- _Parts and joints as JSON_

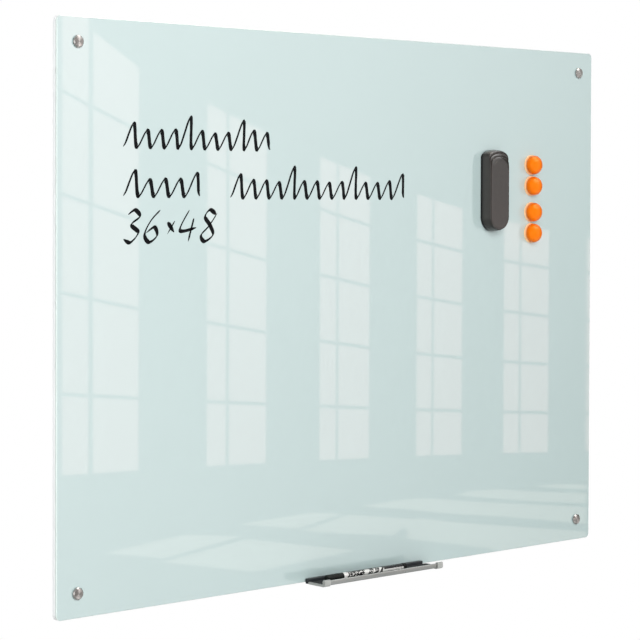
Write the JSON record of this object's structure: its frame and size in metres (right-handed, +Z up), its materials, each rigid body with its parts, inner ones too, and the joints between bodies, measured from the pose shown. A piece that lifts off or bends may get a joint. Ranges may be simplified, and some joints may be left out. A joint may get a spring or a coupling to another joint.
{
  "type": "glass whiteboard",
  "caption": "Back-coated glass whiteboard on round wall standoffs, with button magnets, a felt eraser and a marker tray that slide or pull off.",
  "frame": {"origin": "on the wall plane, midway between the four standoffs", "axes": "+X along the board to the right as a reader sees it, +Y into the wall, +Z up"},
  "size_m": [1.2192, 0.1075, 0.9163],
  "materials": {
    "glass": "tempered, polished, ground edges",
    "white_steel": "white enamel",
    "foam_board": "white foamed board, matt",
    "turned_steel": "turned stainless steel",
    "screw_steel": "zinc plate",
    "clear_vinyl": "clear",
    "nylon": "natural",
    "eraser_abs": "satin charcoal",
    "eraser_felt": "wool felt",
    "ferrite": "fired, unpolished",
    "orange_abs": "glossy",
    "peach_abs": "glossy",
    "nickel": "nickel plate",
    "tray_aluminium": "satin anodised",
    "rail_abs": "black, fine texture",
    "strip_magnet": "matt",
    "mat_rubber": "matt",
    "trim_abs": "silver-grey satin",
    "marker_black": "glossy black",
    "marker_white": "satin white",
    "marker_fibre": "inked fibre"
  },
  "bodies": {
    "board": {"glass_panel": "glass", "steel_sheet": "white_steel", "backing_board": "foam_board", "standoff_barrel_top_left": "turned_steel", "standoff_barrel_top_right": "turned_steel", "standoff_barrel_bottom_left": "turned_steel", "standoff_barrel_bottom_right": "turned_steel", "standoff_cap_top_left": "turned_steel", "standoff_cap_top_right": "turned_steel", "standoff_cap_bottom_left": "turned_steel", "standoff_cap_bottom_right": "turned_steel", "wall_screw_top_left": "screw_steel", "wall_screw_top_right": "screw_steel", "wall_screw_bottom_left": "screw_steel", "wall_screw_bottom_right": "screw_steel", "front_washer_top_left": "clear_vinyl", "front_washer_top_right": "clear_vinyl", "front_washer_bottom_left": "clear_vinyl", "front_washer_bottom_right": "clear_vinyl", "rear_washer_top_left": "clear_vinyl", "rear_washer_top_right": "clear_vinyl", "rear_washer_bottom_left": "clear_vinyl", "rear_washer_bottom_right": "clear_vinyl", "sleeve_top_left": "nylon", "sleeve_top_right": "nylon", "sleeve_bottom_left": "nylon", "sleeve_bottom_right": "nylon"},
    "eraser": {"eraser_shell": "eraser_abs", "eraser_felt_pad": "eraser_felt", "eraser_magnet_bar": "ferrite"},
    "magnet_1": {"magnet_cap_1": "orange_abs", "magnet_base_1": "peach_abs", "magnet_disc_1": "nickel"},
    "magnet_2": {"magnet_cap_2": "orange_abs", "magnet_base_2": "peach_abs", "magnet_disc_2": "nickel"},
    "magnet_3": {"magnet_cap_3": "orange_abs", "magnet_base_3": "peach_abs", "magnet_disc_3": "nickel"},
    "magnet_4": {"magnet_cap_4": "orange_abs", "magnet_base_4": "peach_abs", "magnet_disc_4": "nickel"},
    "tray": {"tray_rail": "rail_abs", "tray_magnet_strip": "strip_magnet", "tray_channel": "tray_aluminium", "tray_mat": "mat_rubber", "tray_end_left": "trim_abs", "tray_end_right": "trim_abs"},
    "marker": {"marker_collar": "marker_white", "marker_barrel": "marker_white", "marker_nib": "marker_fibre", "marker_reservoir": "marker_fibre", "marker_end_plug": "marker_black"},
    "marker_cover": {"marker_cap": "marker_black"}
  },
  "joints": [
    {"name": "eraser_wipe", "type": "slide", "parent": "board", "child": "eraser", "axis": [1, 0, 0], "range_m": [-0.87, 0.04]},
    {"name": "magnet_1_pull", "type": "slide", "parent": "board", "child": "magnet_1", "axis": [0, -1, 0], "range_m": [0, 0.05]},
    {"name": "magnet_2_pull", "type": "slide", "parent": "board", "child": "magnet_2", "axis": [0, -1, 0], "range_m": [0, 0.05]},
    {"name": "magnet_3_pull", "type": "slide", "parent": "board", "child": "magnet_3", "axis": [0, -1, 0], "range_m": [0, 0.05]},
    {"name": "magnet_4_pull", "type": "slide", "parent": "board", "child": "magnet_4", "axis": [0, -1, 0], "range_m": [0, 0.05]},
    {"name": "tray_slide", "type": "slide", "parent": "board", "child": "tray", "axis": [1, 0, 0], "range_m": [-0.49, 0.43]},
    {"name": "marker_lift", "type": "slide", "parent": "tray", "child": "marker", "axis": [0, 0, 1], "range_m": [0, 0.06]},
    {"name": "marker_cap_pull", "type": "slide", "parent": "marker", "child": "marker_cover", "axis": [-1, 0, 0], "range_m": [0, 0.045]}
  ]
}
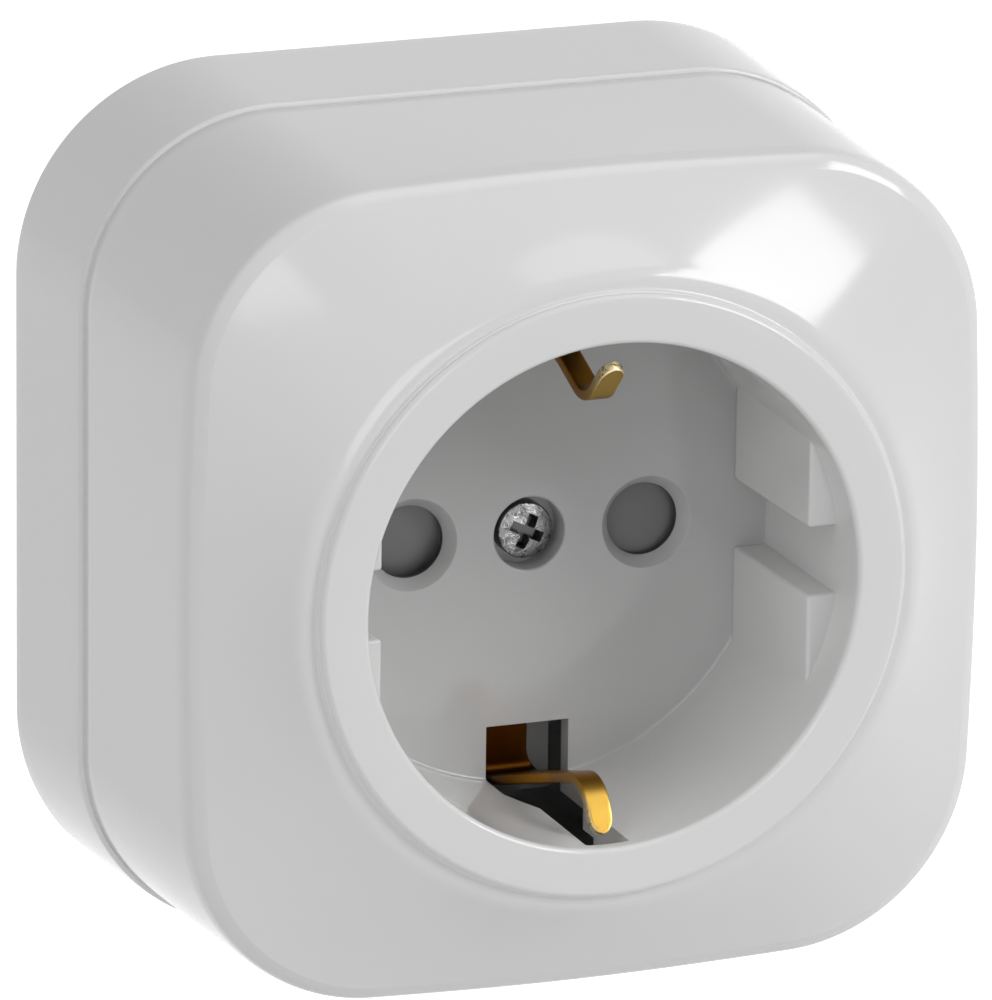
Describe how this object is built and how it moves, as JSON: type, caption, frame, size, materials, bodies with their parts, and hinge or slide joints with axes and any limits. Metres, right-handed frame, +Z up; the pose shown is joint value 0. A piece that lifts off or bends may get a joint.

- _DESCRIPTION OF THE TASK_
Each line in the entries above that includes the string "materials" should be extracted.

- _ANSWER BELOW_
Write the JSON record of this object's structure: its frame and size in metres (right-handed, +Z up), its materials, each rigid body with its parts, inner ones too, and the joints between bodies, measured from the pose shown. A piece that lifts off or bends may get a joint. Ranges may be simplified, and some joints may be left out. A joint may get a spring or a coupling to another joint.
  "materials": {
Describe how this object is built and how it moves, as JSON: type, caption, frame, size, materials, bodies with their parts, and hinge or slide joints with axes and any limits. Metres, right-handed frame, +Z up; the pose shown is joint value 0. A piece that lifts off or bends may get a joint.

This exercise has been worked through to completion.